* Goal of the exercise
Filter the entries below, keeping only lines with the word "json".
***** Source material
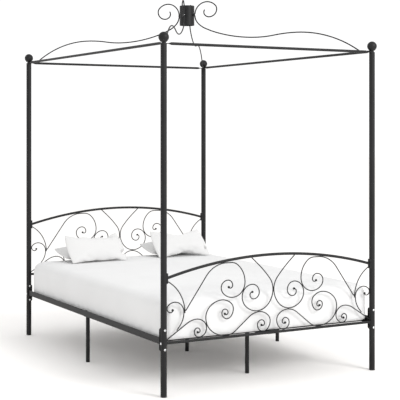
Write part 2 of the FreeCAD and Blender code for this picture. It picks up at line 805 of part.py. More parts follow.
def bottom_edge(shape):
    """The round edge of a cylinder's lower end."""
    rings = [edge for edge in shape.Edges if isinstance(edge.Curve, Part.Circle)]
    return min(rings, key=lambda edge: edge.BoundBox.ZMax)


def make_slats():
    """Flat steel tubes across the bed, lying on the side rails' shelves."""
    reach = half_width + side_rail_outset - side_rail_thickness - slat_end_room
    first = half_length - slat_end_inset
    pitch = 2 * first / (slat_count - 1)
    slats = []
    for index in range(slat_count):
        middle = index * pitch - first
        low = Vector(-reach, middle - slat_width / 2, slat_base)
        high = Vector(reach, middle + slat_width / 2, slat_base + slat_thickness)
        wall = Vector(0, slat_wall, slat_wall)
        slats.append(block(low, high).cut(block(low + wall, high - wall)))
    export("slats", *slats)


# ------------------------------------------------------------------ fasteners
def hexagon_nut(base, direction):
    """A nut that stands on base, with its hole."""
    radius = nut_across / math.sqrt(3)
    corners = []
    side = direction.cross(Vector(0, 0, 1)).normalize()
    up = direction.cross(side)
    for index in range(7):
        angle = math.radians(60 * index)
        corners.append(base + side * (radius * math.cos(angle)) + up * (radius * math.sin(angle)))
    prism = Part.Face(Part.makePolygon(corners)).extrude(direction * nut_height)
    return prism.cut(cylinder(bolt_hole / 2, base - direction, base + direction * (nut_height + 1)))


def make_fasteners():
    """Bolts through the posts into the side rails' plates, and side bolts into the end rails."""
    bolts = []
    nuts = []
    plate_face = half_length - post_radius - rail_plate_thickness
    for _, sx, sy in CORNERS:
        outer_face = half_length + post_radius
        for height in post_bolt_heights(sy):
            outside = Vector(sx * half_width, sy * outer_face, height)
            inside = Vector(sx * half_width, sy * plate_face, height)
            head_face, nut_face = (outside, inside) if sy < 0 else (inside, outside)
            inwards = (nut_face - head_face).normalize()
            shank = cylinder(bolt_diameter / 2, head_face, nut_face + inwards * nut_height)
            bolts.append(fused(shank, dome(bolt_head_diameter / 2, bolt_head_height, head_face,
                                           inwards * -1)))
            nuts.append(hexagon_nut(nut_face, inwards))
        face = Vector(sx * (half_width + post_radius), sy * half_length, lower_rail_height)
        out = Vector(sx, 0, 0)
        shank = cylinder(side_bolt_diameter / 2, face - out * side_bolt_length, face)
        bolts.append(fused(shank, dome(bolt_head_diameter / 2, bolt_head_height, face, out)))
    export("frame_bolts", *bolts)
    export("frame_nuts", *nuts)


# ------------------------------------------------------------------ bedding
def cushion(width, depth, thickness, corner):
    """A flat pad centred on the origin with round corners and half-round edges."""
    low = Vector(-width / 2, -depth / 2, -thickness / 2)
    pad = block(low, low * -1)
    upright = [edge for edge in pad.Edges if abs(edge.Length - thickness) < 0.01
               and edge.Vertexes[0].Point.z != edge.Vertexes[1].Point.z]
    pad = pad.makeFillet(corner, upright)
    rims = [edge for edge in pad.Edges if abs(abs(edge.CenterOfMass.z) - thickness / 2) < 0.01]
    return pad.makeFillet(thickness / 2 - 0.5, rims)


def make_mattress():
    pad = block(Vector(-mattress_half_width, -mattress_half_length, mattress_base),
                Vector(mattress_half_width, mattress_half_length, mattress_top))
    upright = [edge for edge in pad.Edges if edge.BoundBox.ZLength > 1]
    pad = pad.makeFillet(mattress_corner, upright)
    rims = [edge for edge in pad.Edges if edge.BoundBox.ZLength < 0.01]
    export("mattress", pad.makeFillet(mattress_edge, rims))


def make_pillows():
    """Two pairs: a back pillow that lies before the headboard, and one that leans on it."""
    rest = mattress_top + pillow_gap
    radius = front_pillow_thickness / 2
    back_radius = back_pillow_thickness / 2
    tilt = math.radians(front_pillow_tilt)
    back_tilt = math.radians(back_pillow_tilt)
    # distance along Y between the two lower edges' centres, clear of each other
    room = radius + back_radius + pillow_gap
    edge_drop = (radius - back_radius) * math.cos(tilt)
    behind = (room - edge_drop) / math.sin(tilt)
    back_reach = (back_pillow_depth - back_pillow_thickness) * math.cos(back_tilt)
    back_edge = half_length - scroll_rod_diameter / 2 - back_pillow_room - back_radius
    back_front = back_edge - back_reach
    front_edge = back_front - behind
    right_middle = mattress_half_width - pillow_edge_room - pillow_width / 2
    for side, x in (("left", right_middle - pillow_spacing), ("right", right_middle)):
        for name, shift, depth, thickness, angle, y in (
                ("front", 0.0, front_pillow_depth, front_pillow_thickness, tilt, front_edge),
                ("back", back_pillow_shift, back_pillow_depth, back_pillow_thickness, back_tilt,
                 back_front)):
            reach = (depth - thickness) / 2
            pad = cushion(pillow_width, depth, thickness, pillow_corner)
            pad.rotate(Vector(0, 0, 0), Vector(1, 0, 0), math.degrees(angle))
            pad.translate(Vector(x - shift, y + reach * math.cos(angle),
                                 rest + thickness / 2 + reach * math.sin(angle)))
            export("pillow_" + side + "_" + name, pad)


os.makedirs("parts", exist_ok=True)
make_posts()
make_finials()
make_canopy_rails()
make_crown()
arch_curve, scroll_curves = panel_curves()
for panel, end_sign, panel_rise in PANELS:
    make_panel(panel, end_sign, panel_rise, arch_curve, scroll_curves)
head_posts = [cylinder(post_radius, post_axis(sign, 1), post_axis(sign, 1, post_height))
              for _, sign in SIDES]
export("headboard_cross_rail", end_rail(half_length, lower_rail_height, head_posts))
make_side_rails()
make_centre_beam()
make_legs()
make_slats()
make_fasteners()
make_mattress()
make_pillows()
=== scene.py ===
import json
import math

import bmesh
import bpy
from mathutils import Matrix, Vector, noise
from mathutils.bvhtree import BVHTree
from mathutils.kdtree import KDTree


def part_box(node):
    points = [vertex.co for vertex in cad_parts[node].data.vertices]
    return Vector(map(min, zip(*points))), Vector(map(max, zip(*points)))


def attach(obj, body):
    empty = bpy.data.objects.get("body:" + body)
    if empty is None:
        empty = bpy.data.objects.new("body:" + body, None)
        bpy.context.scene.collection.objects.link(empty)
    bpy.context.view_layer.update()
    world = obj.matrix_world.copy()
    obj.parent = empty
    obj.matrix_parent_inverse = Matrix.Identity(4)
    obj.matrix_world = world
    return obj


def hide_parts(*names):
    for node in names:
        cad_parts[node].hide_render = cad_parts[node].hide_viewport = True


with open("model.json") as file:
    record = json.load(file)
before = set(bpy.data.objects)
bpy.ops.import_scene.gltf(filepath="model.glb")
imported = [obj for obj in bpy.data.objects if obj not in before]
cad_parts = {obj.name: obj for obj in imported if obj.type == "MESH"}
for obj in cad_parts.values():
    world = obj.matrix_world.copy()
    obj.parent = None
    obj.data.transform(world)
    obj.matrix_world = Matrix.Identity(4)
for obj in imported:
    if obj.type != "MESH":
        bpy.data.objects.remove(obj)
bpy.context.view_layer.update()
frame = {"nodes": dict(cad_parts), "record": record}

# Four poster canopy bed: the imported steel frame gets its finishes, and the mattress, the pillows,
# the weld beads and the bolts' sockets are modelled here.  Metres, +Z up, +Y from foot to head.

MM = 0.001


# ------------------------------------------------------------------ material helpers
def new_material(name):
    """An empty node material with its principled shader and its node tree."""
    material = bpy.data.materials.new(name)
    material.use_nodes = True
    return material, material.node_tree, material.node_tree.nodes["Principled BSDF"]


def node(tree, kind, **inputs):
    """A shader node with its input sockets set by name (underscores stand for spaces)."""
    made = tree.nodes.new(kind)
    for name, value in inputs.items():
        made.inputs[name.replace("_", " ")].default_value = value
    return made


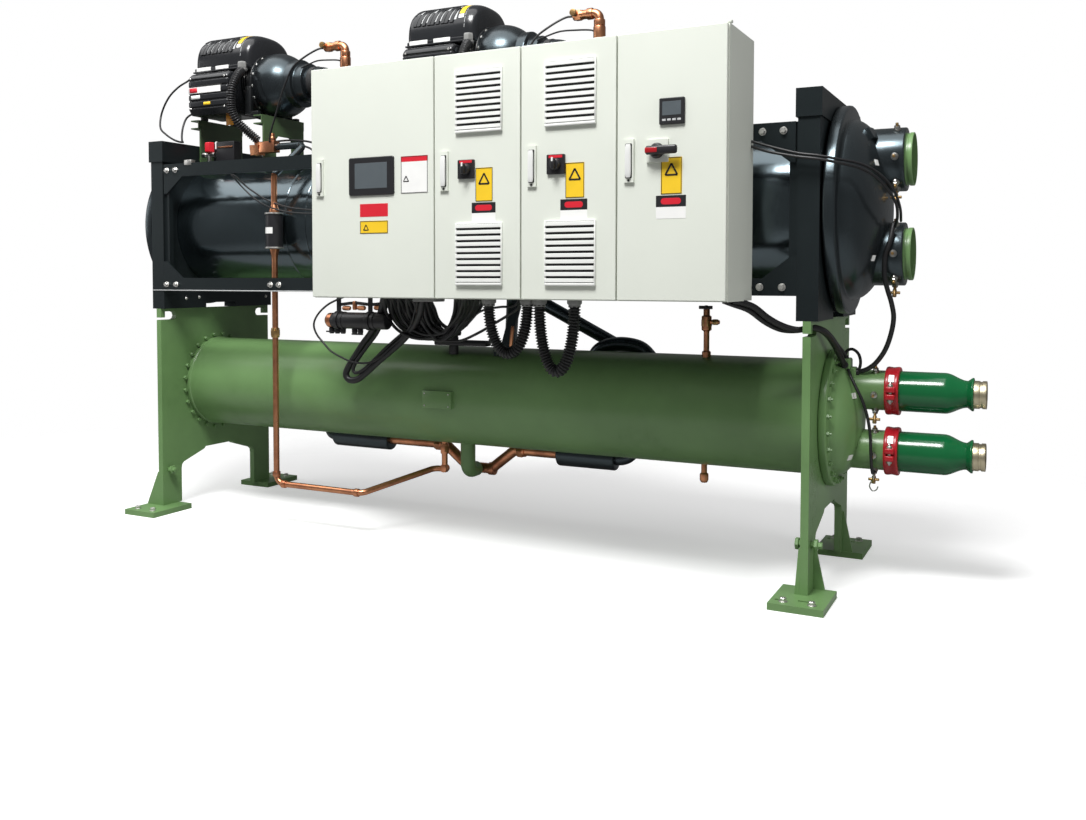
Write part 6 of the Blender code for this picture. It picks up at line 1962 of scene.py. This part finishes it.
cableRuns = {
    "cable_chilled_1": (11, [3281.5, -30, 1835, 3356, -35, 1810, 3460, -35, 1779, 3547, -32, 1764, 3618, -14, 1748,
        3680, 30, 1735, 3728, 70, 1712, 3766, 110, 1679, 3795, 150, 1637, 3808, 190, 1598, 3812, 240, 1560,
        3805, 315, 1522]),
    "cable_chilled_2": (12, [3281.5, -30, 1815, 3356, -50, 1788, 3460, -50, 1764, 3547, -45, 1750, 3622, -22, 1733,
        3688, 30, 1715, 3740, 80, 1682, 3778, 130, 1635, 3802, 180, 1585, 3798, 260, 1535, 3782, 318, 1500]),
    "cable_head": (20, [3776, 322, 1512, 3766, 300, 1440, 3749, 294, 1380, 3747, 300, 1300, 3757, 315, 1245,
        3772, 325, 1190, 3779, 345, 1130, 3768, 360, 1062, 3745, 370, 994, 3710, 380, 940, 3675, 385, 910,
        3636, 392, 895]),
    "cable_condenser_1": (26, [3240, -130, 1200.5, 3268, -115, 1196, 3310, -75, 1176, 3352, -20, 1132, 3400, 20, 1100,
        3455, 46, 1084, 3505, 62, 1093.5, 3535, 100, 1083, 3552, 170, 1055, 3562, 250, 1015, 3572, 310, 972,
        3582, 352, 930]),
    "cable_condenser_2": (22, [3200, -130, 1200.5, 3236, -115, 1186, 3290, -75, 1162, 3340, -5, 1112, 3390, 45, 1083,
        3450, 78, 1080, 3505, 90, 1094, 3540, 135, 1080, 3557, 200, 1050, 3567, 290, 1008, 3575, 360, 978,
        3580, 395, 955]),
    "cable_block_loop": (13, [3580, 395, 962, 3590, 392, 984, 3612, 390, 990, 3634, 388, 974, 3644, 388, 946,
        3642, 390, 916, 3629, 394, 895]),
    "cable_lower_probe": (13, [3600, 362, 905, 3614, 335, 880, 3640, 315, 835, 3666, 305, 785, 3686, 308, 721,
        3697, 318, 650, 3700, 324, 580, 3702, 332, 520, 3704, 356, 478, 3704.2, 388, 478]),
    "cable_riser": (10, [962, 250, 2492, 926, 232, 2486, 861, 205, 2448, 796, 190, 2400, 750, 190, 2330,
        713, 190, 2254, 672, 195, 2160, 628, 205, 2071, 605, 222, 2020]),
    "cable_neck": (8, [735, 335, 2425, 796, 320, 2436, 870, 300, 2444, 960, 270, 2434, 1050, 250, 2420,
        1082, 250, 2400]),
    "cable_drive_upper": (11, [100, 245, 2400, 30, 262, 2428, -44, 280, 2410, -110, 280, 2385, -179, 280, 2340,
        -228, 280, 2280, -245, 270, 2215, -215, 240, 2150, -147, 215, 2108, -60, 180, 2072, 10, 150, 2052,
        60, 130, 2042.5]),
    "cable_drive_lower": (11, [105, 260, 2210, 40, 255, 2222, -8, 240, 2198, -18, 220, 2150, 0, 190, 2098,
        30, 160, 2060, 62, 135, 2042.5]),
    "cable_riser_2": (10, [2382, 250, 2492, 2346, 232, 2486, 2281, 205, 2448, 2216, 190, 2400, 2170, 190, 2330,
        2133, 190, 2254, 2092, 195, 2160, 2048, 205, 2050, 2020, 222, 1940, 2012, 230, 1848]),
    "cable_neck_2": (8, [2155, 335, 2425, 2216, 320, 2436, 2290, 300, 2444, 2380, 270, 2434, 2470, 250, 2420,
        2502, 250, 2400]),
    "cable_drive_2": (11, [1525, 260, 2210, 1460, 255, 2222, 1412, 240, 2198, 1402, 220, 2150, 1418, 200, 2050,
        1440, 198, 1940, 1450, 210, 1832]),
    "cable_shell_1": (9, [488, 60, 1838, 520, 52, 1825, 592, 48, 1772, 660, 46, 1732, 740, 44, 1692, 858, 38, 1657,
        960, 30, 1640, 1100, 25, 1632, 1351.5, 20, 1640]),
    "cable_shell_2": (8, [478, 60, 1838, 510, 52, 1815, 575, 48, 1760, 640, 46, 1712, 715, 40, 1672, 840, -8, 1640,
        950, -10, 1620, 1100, -5, 1612, 1351.5, 0, 1620]),
    "cable_bundle_1": (16, [1564, -100, 1200.3, 1508, -2, 1125.7, 1494, 70, 1064.5, 1552, 70, 1021.8, 1627, 70, 999.4,
        1712, 70, 1001.8, 1796, 70, 1042.3, 1926, -28, 1114.7, 2034, -160, 1200.3]),
    "cable_bundle_2": (16, [1598, -92, 1200.3, 1536, 8, 1125.9, 1521, 82, 1069.5, 1579, 82, 1026.8, 1654, 82, 1004.4,
        1739, 82, 1011.5, 1817, 82, 1056.6, 1930, -18, 1128.3, 2045, -152, 1200.3]),
    "cable_bundle_3": (16, [1632, -84, 1200.3, 1584, 4, 1126.7, 1575, 70, 1071.1, 1627, 70, 1033.4, 1701, 70, 1015.9,
        1780, 70, 1027.5, 1852, 70, 1076.8, 1959, -21, 1138.1, 2061, -144, 1200.3]),
    "cable_bundle_4": (19, [1671, -76, 1200.3, 1629, 15, 1122.3, 1625, 82, 1066.8, 1676, 82, 1024.3, 1744, 82, 997.2,
        1822, 82, 1023.3, 1889, 82, 1081.9, 1990, -11, 1142.9, 2082, -136, 1200.3]),
    "cable_bundle_5": (19, [1705, -68, 1200.3, 1682, 11, 1123.3, 1678, 70, 1063.6, 1724, 70, 1016.5, 1768, 70, 989,
        1824, 70, 1019.1, 1868, 70, 1077.2, 1950, -14, 1133.1, 2036, -128, 1200.3]),
    "cable_bundle_6": (19, [1733, -60, 1200.3, 1692, 22, 1123.2, 1682, 82, 1063.2, 1722, 82, 1020.7, 1767, 82, 1002.6,
        1811, 82, 1032.5, 1845, 82, 1085.7, 1917, -4, 1136.9, 1995, -120, 1200.3]),
    "cable_bundle_7": (19, [1756, -52, 1200.3, 1717, 18, 1123.7, 1707, 70, 1069, 1746, 70, 1036.3, 1785, 70, 1027.7,
        1819, 70, 1057.1, 1841, 70, 1100.4, 1898, -8, 1141.4, 1964, -112, 1200.3]),
    "cable_bundle_8": (16, [1548, -44, 1200.3, 1501, 51, 1114.2, 1506, 122, 1047.8, 1576, 122, 1010, 1657, 122, 992.6,
        1737, 122, 1004.6, 1804, 122, 1059.4, 1910, 26, 1131.3, 2007, -104, 1200.3]),
    "cable_bundle_9": (16, [1623, -36, 1200.3, 1596, 48, 1111.1, 1596, 110, 1050.3, 1653, 110, 1012.7,
        1716, 110, 1004.6, 1778, 110, 1040, 1828, 110, 1093.9, 1913, 22, 1140.8, 1992, -96, 1200.3]),
    "cable_bundle_10": (19, [1657, -28, 1200.3, 1624, 58, 1116.1, 1623, 122, 1050.4, 1674, 122, 1007.7,
        1725, 122, 989.7, 1776, 122, 1025, 1810, 122, 1078.7, 1885, 33, 1130.7, 1966, -88, 1200.3]),
    "hose_loop": (34, [1516, -30, 1200.3, 1431, 50, 1093.4, 1347, 100, 1015.1, 1291, 110, 957.8, 1243, 100, 886.1,
        1212, 90, 835.1, 1203, 85, 799.6, 1228, 85, 775.4, 1274, 90, 782.1, 1328, 100, 824, 1397, 105, 881.5,
        1466, 110, 933.3, 1540, 105, 990.3, 1621, 70, 1057.5, 1700, 0, 1124, 1755, -60, 1200.3]),
    "cable_loop_inner": (18, [1539, -30, 1200.3, 1454, 50, 1089, 1391, 90, 1016.7, 1335, 100, 959.7, 1289, 95, 903.3,
        1259, 85, 857.6, 1251, 80, 827.3, 1269, 80, 813, 1308, 85, 829.4, 1356, 95, 870.6, 1419, 100, 927.4,
        1481, 105, 978.7, 1550, 100, 1030.1, 1610, 70, 1086.4, 1678, 0, 1137.9, 1747, -90, 1200.3]),
    "cable_loop_left": (10, [1300, 10, 1218.5, 1262, 8, 1200, 1215, 8, 1184, 1140, 20, 1155, 1066, 40, 1108,
        1022, 60, 1056, 1030, 70, 1005, 1078, 72, 955, 1116, 74, 920, 1178, 76, 890.9, 1252, 76, 868.4,
        1337, 76, 866.7, 1409, 80, 893.6, 1474, 90, 949.7, 1539, 90, 1000.8, 1629, 40, 1078.2, 1716, -50, 1200.3]),
    "cable_bridge_1": (11, [1918, 60, 1064.5, 1961, 60, 1112.3, 2025, 40, 1142, 2120, 20, 1157.7, 2213, -20, 1164.5,
        2273, -80, 1200.3]),
    "cable_bridge_2": (13, [1768, 70, 989, 1835, 70, 990.9, 1895, 70, 997.4, 1993, 60, 1038.1, 2088, 50, 1087.2,
        2172, 20, 1126.5, 2238, -30, 1156.1, 2289, -100, 1200.3]),
}
layers = (("back", 0.014, 0.016, 0.007), ("inner", 0.030, 0.034, 0.020))  # more turns of the bundle: moves in x, y, z
for name, (diameter, run) in cableRuns.items():
    diameter, points = diameter / 1000, mm(*run)
    cable(name, points, diameter)
    if name.startswith("cable_bundle"):
        for layer, x, y, z in layers:
            bent = points.copy()
            bent[1:-1] += (x, y, z)
            bent[[0, -1]] += (x, -0.008, 0)
            turns = swept(name, curvedPath(bent, 6 * len(points)), diameter / 2, 10, 60)
            piece(f"{name}_{layer}", turns, cableRubber, "frame")
hook = curvedPath(
    mm(
        3704.2, 385, 478, 3704.5, 386, 452, 3694, 388, 434, 3688, 388, 414, 3700, 388, 396, 3716, 388, 402, 3722, 388,
        416,
    ),
    30,
)
piece("probe_hook", swept("probeHook", hook, 0.0028, 10, 60), chrome)
print("cables made")


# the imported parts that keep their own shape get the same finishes

keeps = (
    (greenPaint, ("end_plate_left", "end_plate_right", *feet)),
    (shadedSupportGreen, ("support_1", "support_2")),
    (railBlack, ("tube_sheet_left", "tube_sheet_right", "rail_upper", "rail_lower")),
    (cabinetPaint, ("cabinet_body", "door_1", "door_2", "door_3", "door_4")),
    (zinc, ("mounting_plate",)),
)
for paint, kept in keeps:
    for node in kept:
        nodes[node].material_slots[0].material = paint.material
print("finishes put on the packed parts")


# floor

floorSize = {
    "half": 30.0, "fadeStart": 0.45, "fadeEnd": 0.9, "pale": 0.80, "dark": 0.34, "glow": 0.42, "level": -0.0004
}
floorPaint = Paint("paleFloor", (0.6, 0.6, 0.6), 0.75)
cameraShare = floorPaint.node("ShaderNodeLightPath", {}, {}, "Is Camera Ray")
speck = floorPaint.noise(3.0, 2.0)
pale = floorPaint.mix(speck, (floorSize["pale"],) * 3, (floorSize["pale"] * 1.02,) * 3)
floorPaint.set("Base Color", floorPaint.mix(cameraShare, (floorSize["dark"],) * 3, pale))
x, y, z = floorPaint.axes()
away = floorPaint.maths("SQRT", ((x - 1.9) / 2.9) ** 2 + ((y - 0.3) / 2.1) ** 2) * 0.5
floorPaint.set("Emission Color", floorPaint.mix(cameraShare, (0, 0, 0), (floorSize["glow"],) * 3))
floorPaint.set("Emission Strength", 1.0)
floorPaint.set("Alpha", floorPaint.ramp(away, (floorSize["fadeStart"], 1.0), (floorSize["fadeEnd"], 0.0)))
h, level = floorSize["half"], floorSize["level"]
floorMesh = facesMesh("floor", [(-h, -h, level), (h, -h, level), (h, h, level), (-h, h, level)], [[0, 1, 2, 3]])
floorPiece = bpy.data.objects.new("floor", floorMesh)
bpy.context.scene.collection.objects.link(floorPiece)
floorMesh.materials.append(floorPaint.material)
**********
* Correct response
import json
with open("model.json") as file:
    record = json.load(file)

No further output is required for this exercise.